FieldTypeDescriptionExample
file_contentSTRINGThe full content of the referenced cloud file as a single string. Downstream nodes can parse this as PDB, FASTA, JSON, CSV, or other text formats depending on how the file is used. The string length scales with file size; large files will produce large strings and may increase memory usage in subsequent nodes.HEADER EXTRACELLULAR MATRIX 01-JAN-23 1ABC\nTITLE CLEANED PDB STRUCTURE FOR DESIGN PIPELINE\nATOM 1 N MET A 1 11.104 13.207 9.428 1.00 20.00 N \n...

Important Notes

  • Performance: Loading very large files (tens of megabytes or more) will increase memory use and can slow downstream processing because the entire file is held as a single string.
  • Limitations: Only gs:// and s3:// paths are accepted; any other scheme (such as http://, https://, file://, or bare bucket names) will cause a ValueError before any network request is made.
  • Behavior: The node delegates file access to an underlying biotech CPU service via an event bus; if that service is misconfigured or unavailable, you may see timeouts or backend errors even when the path itself is valid.
  • Behavior: Whitespace around the path is stripped automatically, but the path is otherwise not normalized. If you mistype bucket or key names, you will receive backend read errors rather than any automatic correction.

Troubleshooting

  • Invalid cloud path format.
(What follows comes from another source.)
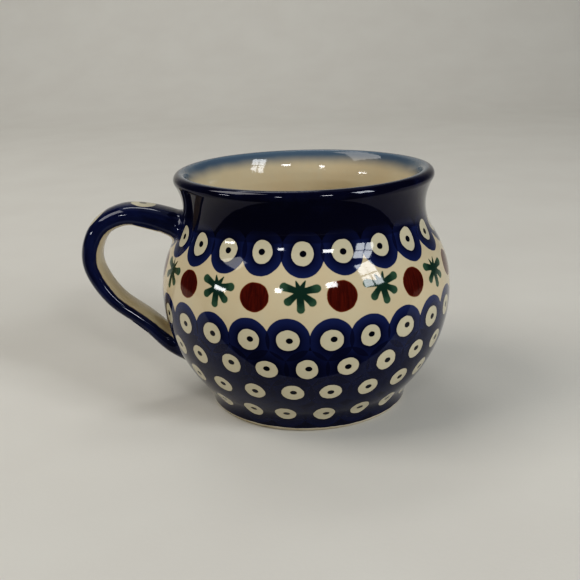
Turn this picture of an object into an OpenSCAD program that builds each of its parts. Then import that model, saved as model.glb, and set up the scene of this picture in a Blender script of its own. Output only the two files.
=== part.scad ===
// Round-bellied stoneware mug with a dark collar and an ear-shaped strap handle.
// The pot is a solid of revolution about Z, standing on z = 0; the handle lies in the XZ plane, towards -X.
// Every wall line is the glazed outside line moved inwards by a depth, so the layers nest face to face.

/* [Pot] */
// Largest outside radius, at the belly
belly_r = 50; // [48:0.5:52]
// Height of the widest line of the belly
belly_z = 41; // [39:0.5:43]
// Radius of the arc below the widest line
lower_curve = 50; // [48:0.5:52]
// Radius of the arc above the widest line
upper_curve = 34; // [33:0.5:36]
// Outside radius at the waist of the neck
neck_r = 41.2; // [40.5:0.1:42]
// Radius of the hollow arc of the neck
neck_curve = 17.6; // [16:0.2:19]
// How far the lip flares from upright, in degrees
lip_flare = 30; // [26:1:34]
// Half the thickness of the wall, and the radius of the rounded lip
lip_r = 2.1; // [2:0.1:2.4]
// Height of the inside floor
floor_z = 7.6; // [7:0.2:9]
// Radius of the inside corner round the floor
floor_curve = 14; // [8:1:18]

/* [Foot] */
// Outside radius of the foot, where the hollow arc above it would stand upright
foot_r = 34.6; // [34:0.1:35.6]
// Radius of the hollow arc between foot and belly
foot_curve = 14; // [10:0.5:18]
// Inside radius of the foot ring
foot_inner_r = 28.6; // [26:0.2:30]
// Height of the foot ring, which is also the depth of the recess under the base
foot_h = 3.2; // [3:0.1:3.8]
// Radius of the worn edges of the foot ring
foot_edge = 1.4; // [0.8:0.1:1.8]

/* [Glaze] */
// Thickness of the glaze coat
glaze = 0.4; // [0.3:0.05:0.6]
// Height above the table at which the outside glaze stops
glaze_line = 1.3; // [1.2:0.1:2]
// Height of the line between collar and belly decoration
collar_z = 64.5; // [62:0.5:67]
// How far the collar's colour runs down inside the lip
rim_band = 4.5; // [3:0.5:7]

/* [Handle] */
// Half the width of the strap at five even stations from neck to belly
strap_half_w = [7.8, 7, 6.8, 6.4, 7.6]; // [5.8:0.1:8.6]
// Half the thickness of the strap at the same stations
strap_half_t = [5.2, 3.8, 3.6, 2.9, 4.4]; // [2.5:0.1:6]
// How far the joining slip spreads round each end of the strap
slip_spread = 1.8; // [1.2:0.1:2.4]
// How far the joining slip reaches along the strap, as a share of the strap's length
slip_reach = 0.1; // [0.08:0.01:0.12]

/* [Hidden] */

$fn = 128;
wall = 2 * lip_r;

// Centres of the tangent arcs of the outside line, in the plane [radius, height].
lower_c = [belly_r - lower_curve, belly_z];
upper_c = [belly_r - upper_curve, belly_z];
foot_c = tangent_centre(lower_c, lower_curve + foot_curve, foot_r + foot_curve, -1);
neck_c = tangent_centre(upper_c, upper_curve + neck_curve, neck_r + neck_curve, 1);
lip_c = neck_c + (neck_curve + lip_r) * [-cos(lip_flare), sin(lip_flare)];
floor_c = [lower_c.x + sqrt(pow(lower_curve - wall - floor_curve, 2)
                            - pow(belly_z - floor_z - floor_curve, 2)),
           floor_z + floor_curve];

// Directions at which neighbouring arcs touch.
foot_turn = direction(foot_c - lower_c);
neck_turn = direction(neck_c - upper_c);
floor_turn = direction(floor_c - lower_c);
lip_top_z = lip_c.y + lip_r;

// How far from upright the wall still leans where the foot's worn edge takes over, and that edge's centre.
foot_lean = asin(max(0, (foot_edge - foot_c.y) / (foot_curve + glaze + foot_edge)));
foot_edge_c = [foot_c.x - (foot_curve + glaze + foot_edge) * cos(foot_lean), foot_edge];

// The handle's centre line from neck to belly, as [x, z]; the first and last points lie inside the wall.
strap_line = [[-36, 60], [-44, 63.4], [-53, 66.6], [-62.4, 67.4], [-71, 62.5], [-74.5, 51],
              [-68.2, 38.2], [-57, 29], [-48.2, 20.6], [-39, 16]];
strap_spans = len(strap_line) - 1;
strap_rings = 44;
strap_sides = 20;
// Shares of the strap's length at which its centre line passes through the outside of the pot.
neck_end = 0.1;
belly_end = 0.93;

// Helper functions
function direction(v) = atan2(v.y, v.x);
function arc(centre, radius, from, to, steps) =
    [for (i = [0:steps]) let (a = from + (to - from) * i / steps) centre + radius * [cos(a), sin(a)]];
// Centre at radius x, at a given distance above (side 1) or below (side -1) another centre.
function tangent_centre(other, distance, x, side) =
    [x, other.y + side * sqrt(pow(distance, 2) - pow(x - other.x, 2))];
// Value at share s of a list of evenly spaced stations.
function station(values, s) =
    lookup(s * (len(values) - 1), [for (i = [0:len(values) - 1]) [i, values[i]]]);

// The outside line of the pot, moved inwards by depth, from above the foot's worn edge up to the lip's flare.
function outside_line(depth) = concat(
    arc(foot_c, foot_curve + depth, 180 - foot_lean, 180 + foot_turn, 6),
    arc(lower_c, lower_curve - depth, foot_turn, 0, 20),
    arc(upper_c, upper_curve - depth, 0, neck_turn, 12),
    arc(neck_c, neck_curve + depth, 180 + neck_turn, 180 - lip_flare, 9));
// The inside line, from the lip's flare down to the middle of the floor, moved outwards by depth.
function inside_line(depth) = concat(
    arc(neck_c, neck_curve + wall - depth, 180 - lip_flare, 180 + neck_turn, 9),
    arc(upper_c, upper_curve - wall + depth, neck_turn, 0, 12),
    arc(lower_c, lower_curve - wall + depth, 0, floor_turn, 14),
    arc(floor_c, floor_curve + depth, floor_turn, -90, 8),
    [[0, floor_z - depth]]);
function lip_line(depth) = arc(lip_c, lip_r - depth, -lip_flare, 180 - lip_flare, 10);

// The closed section of the clay or glazed pot, without its cavity, with its outside moved inwards.
module solid_pot(depth) {
    rotate_extrude()
        polygon(concat([[0, 0], [foot_r - depth, 0]], outside_line(depth), lip_line(depth),
                       [[0, lip_c.y]]));
}

function reversed(list) = [for (i = [len(list) - 1:-1:0]) list[i]];

// Keeps what lies inside a box of the section plane.
module keep(r_from, r_to, z_from, z_to) {
    intersection() {
        children();
        translate([r_from, z_from])
            square([r_to - r_from, z_to - z_from]);
    }
}

// The strap's centre line and its direction at share s, on a smooth curve through strap_line.
function line_point(i) = i < 0 ? 2 * strap_line[0] - strap_line[1]
                       : i > strap_spans ? 2 * strap_line[strap_spans] - strap_line[strap_spans - 1]
                       : strap_line[i];
function line_at(s) =
    let (i = min(floor(s * strap_spans), strap_spans - 1), t = s * strap_spans - i,
         a = line_point(i - 1), b = line_point(i), c = line_point(i + 1), d = line_point(i + 2))
    0.5 * (2 * b + (c - a) * t + (2 * a - 5 * b + 4 * c - d) * t * t
           + (3 * b - a - 3 * c + d) * t * t * t);
function line_direction(s) =
    let (v = line_at(min(s + 0.002, 1)) - line_at(max(s - 0.002, 0))) v / norm(v);

// One oval ring of the strap at share s, grown outwards by grow.
function strap_ring(s, grow) =
    let (p = line_at(s), d = line_direction(s),
         w = station(strap_half_w, s) + grow, t = station(strap_half_t, s) + grow)
    [for (k = [0:strap_sides - 1]) let (a = 360 * k / strap_sides)
        [p.x - d.y * t * sin(a), w * cos(a), p.y + d.x * t * sin(a)]];
function ring_faces(rings, sides) = concat(
    [[for (k = [0:sides - 1]) k]],
    [for (r = [0:rings - 1], k = [0:sides - 1]) let (n = (k + 1) % sides)
        [r * sides + k, (r + 1) * sides + k, (r + 1) * sides + n]],
    [for (r = [0:rings - 1], k = [0:sides - 1]) let (n = (k + 1) % sides)
        [r * sides + k, (r + 1) * sides + n, r * sides + n]],
    [[for (k = [sides - 1:-1:0]) rings * sides + k]]);

// A length of the strap, from share s_from to s_to; grow gives the offset at each share.
module strap(s_from, s_to, rings, grow) {
    points = [for (i = [0:rings]) each strap_ring(s_from + (s_to - s_from) * i / rings,
                                                  grow(s_from + (s_to - s_from) * i / rings))];
    polyhedron(points, ring_faces(rings, strap_sides), convexity = 6);
}
module whole_strap(offset_by) {
    strap(0, 1, strap_rings, function(s) offset_by);
}
// Slip that swells from the strap's glaze towards the wall, round one end of the strap.
module slip_swell(s_from, s_to, glaze_end) {
    strap(s_from, s_to, 10,
          function(s) slip_spread * pow(min(1, abs(s - glaze_end) / slip_reach), 2));
}
module upper_swell() {
    slip_swell(0.02, neck_end + slip_reach, neck_end + slip_reach);
}
module lower_swell() {
    slip_swell(belly_end - slip_reach, 0.99, belly_end - slip_reach);
}

// Sub-parts
module body() {
    color("#b9a67f")
        rotate_extrude()
            keep(0, 2 * belly_r, foot_h, lip_top_z)
                polygon(concat([[0, 0], [foot_r - glaze, 0]], outside_line(glaze), lip_line(glaze),
                               inside_line(glaze)));
}

module foot_ring() {
    color("#c8b793")
        rotate_extrude()
            keep(foot_inner_r, 2 * belly_r, 0, foot_h)
                polygon(concat(
                    [[foot_inner_r, foot_h]],
                    arc([foot_inner_r + foot_edge, foot_edge], foot_edge, 180, 270, 5),
                    arc(foot_edge_c, foot_edge, -90, -foot_lean, 5),
                    outside_line(glaze)));
}

module handle() {
    color("#b9a67f")
        difference() {
            whole_strap(-glaze);
            solid_pot(glaze);
        }
}

module upper_handle_joint() {
    color("#1b2348")
        difference() {
            upper_swell();
            whole_strap(-glaze);
            solid_pot(glaze);
        }
}

module lower_handle_joint() {
    color("#1b2348")
        difference() {
            lower_swell();
            whole_strap(-glaze);
            solid_pot(glaze);
        }
}

module inside_glaze() {
    color("#d8c79c")
        rotate_extrude()
            keep(0, 2 * belly_r, 0, lip_top_z - rim_band)
                polygon(concat(inside_line(0), reversed(inside_line(glaze))));
}

module collar_glaze() {
    color("#141a38")
        difference() {
            rotate_extrude()
                union() {
                    keep(0, 2 * belly_r, collar_z, lip_top_z)
                        polygon(concat(outside_line(0), lip_line(0),
                                       reversed(lip_line(glaze)), reversed(outside_line(glaze))));
                    keep(0, 2 * belly_r, lip_top_z - rim_band, lip_top_z)
                        polygon(concat(inside_line(0), reversed(inside_line(glaze))));
                }
            whole_strap(-glaze);
            upper_swell();
        }
}

module belly_glaze() {
    color("#26306a")
        difference() {
            rotate_extrude()
                keep(0, 2 * belly_r, glaze_line, collar_z)
                    polygon(concat([[foot_r, 0]], outside_line(0),
                                   reversed(outside_line(glaze)), [[foot_r - glaze, 0]]));
            whole_strap(-glaze);
            upper_swell();
            lower_swell();
        }
}

module base_glaze() {
    color("#d8c79c")
        translate([0, 0, foot_h - glaze])
            cylinder(h = glaze, r = foot_inner_r);
}

module handle_glaze() {
    color("#1b2348")
        difference() {
            strap(neck_end + slip_reach, belly_end - slip_reach, 32, function(s) 0);
            whole_strap(-glaze);
        }
}

body();
foot_ring();
handle();
upper_handle_joint();
lower_handle_joint();
inside_glaze();
collar_glaze();
belly_glaze();
base_glaze();
handle_glaze();
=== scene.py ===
"""Looks of a round-bellied stoneware mug: glaze skins with a stamped folk decoration around the CAD pot.

Shapes are worked out in millimetres in the CAD frame, with +Z up the pot's axis and the handle towards -X.
"""

import math
from collections import namedtuple

import bpy
import numpy as np
from mathutils import Matrix, Vector


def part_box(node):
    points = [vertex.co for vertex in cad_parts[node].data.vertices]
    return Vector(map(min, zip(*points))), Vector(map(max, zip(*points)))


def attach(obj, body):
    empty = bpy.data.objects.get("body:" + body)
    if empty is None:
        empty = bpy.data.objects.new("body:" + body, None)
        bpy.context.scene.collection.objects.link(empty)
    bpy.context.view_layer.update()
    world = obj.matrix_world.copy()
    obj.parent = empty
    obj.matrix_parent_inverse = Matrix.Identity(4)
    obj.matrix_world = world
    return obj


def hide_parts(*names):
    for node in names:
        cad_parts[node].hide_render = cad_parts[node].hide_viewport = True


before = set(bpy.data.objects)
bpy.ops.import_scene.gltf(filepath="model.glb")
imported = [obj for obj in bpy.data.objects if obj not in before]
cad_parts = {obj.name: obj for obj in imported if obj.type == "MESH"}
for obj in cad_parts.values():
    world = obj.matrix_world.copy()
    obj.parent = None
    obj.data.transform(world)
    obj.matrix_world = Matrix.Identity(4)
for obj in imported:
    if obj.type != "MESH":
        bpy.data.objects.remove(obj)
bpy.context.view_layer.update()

MM = 0.001
TURN = 2 * math.pi
SEGMENTS = 288  # faces round the pot
SIDES = 96  # faces round the handle

# The pot's arcs, in mm, as in the CAD part.
BELLY_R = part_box("belly_glaze")[1].y / MM
BELLY_Z = 41.0
LOWER_CURVE, UPPER_CURVE = 50.0, 34.0
NECK_R, NECK_CURVE = 41.2, 17.6
LIP_FLARE, LIP_R = 30.0, 2.1
FLOOR_Z, FLOOR_CURVE = 7.6, 14.0
FOOT_R, FOOT_CURVE = 34.6, 14.0
FOOT_INNER_R, FOOT_EDGE = 28.6, 1.4
FOOT_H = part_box("foot_ring")[1].z / MM
GLAZE, GLAZE_LINE, COLLAR_Z, RIM_BAND = 0.4, 1.3, 64.5, 4.5
WALL = 2 * LIP_R

# The handle's centre line from neck to belly as [x, z], and its half width and half thickness, in mm.
STRAP_LINE = [(-36, 60), (-44, 63.4), (-53, 66.6), (-62.4, 67.4), (-71, 62.5), (-74.5, 51),
              (-68.2, 38.2), (-57, 29), (-48.2, 20.6), (-39, 16)]
STRAP_HALF_W = [7.8, 7, 6.8, 6.4, 7.6]
STRAP_HALF_T = [5.2, 3.8, 3.6, 2.9, 4.4]


# ---------------------------------------------------------------- the pot's lines

def arc(centre, radius, start, end, out):
    """Rows of [radius, height, outward radial and upward parts] along an arc; out is -1 where hollow."""
    count = max(2, round(abs(math.radians(end - start)) * radius / 0.1))
    a = np.radians(np.linspace(start, end, count + 1))
    d = np.c_[np.cos(a), np.sin(a)]
    return np.c_[np.array(centre) + radius * d, out * d]


def direction(a, b):
    return math.degrees(math.atan2(b[1] - a[1], b[0] - a[0]))


def tangent_centre(other, distance, x, side):
    return (x, other[1] + side * math.sqrt(distance ** 2 - (x - other[0]) ** 2))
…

Expected gs://bucket/path or s3://bucket/path, got: ...: The input string does not start with gs:// or s3://. Update the gcs_path value to use a valid cloud URL and ensure there is no different scheme such as http:// or https://.
  • Timeout or no response when loading file: The backend topic used by the biotech CPU service may be unavailable or overloaded. Retry later, check service health, and verify that your Salt environment is connected to the biotech CPU services.
  • Empty or unexpectedly short file_content: The object might be empty, truncated, or the path could be pointing to an unintended file. Confirm the bucket, key, and that the file actually contains the expected data. For binary formats, verify that the downstream node can handle raw binary represented as a string.
  • Permission denied or backend access errors: The Salt environment's cloud credentials may not have read access to the specified bucket or key. Grant appropriate read permissions to the relevant service account or change the path to a bucket that the environment can access.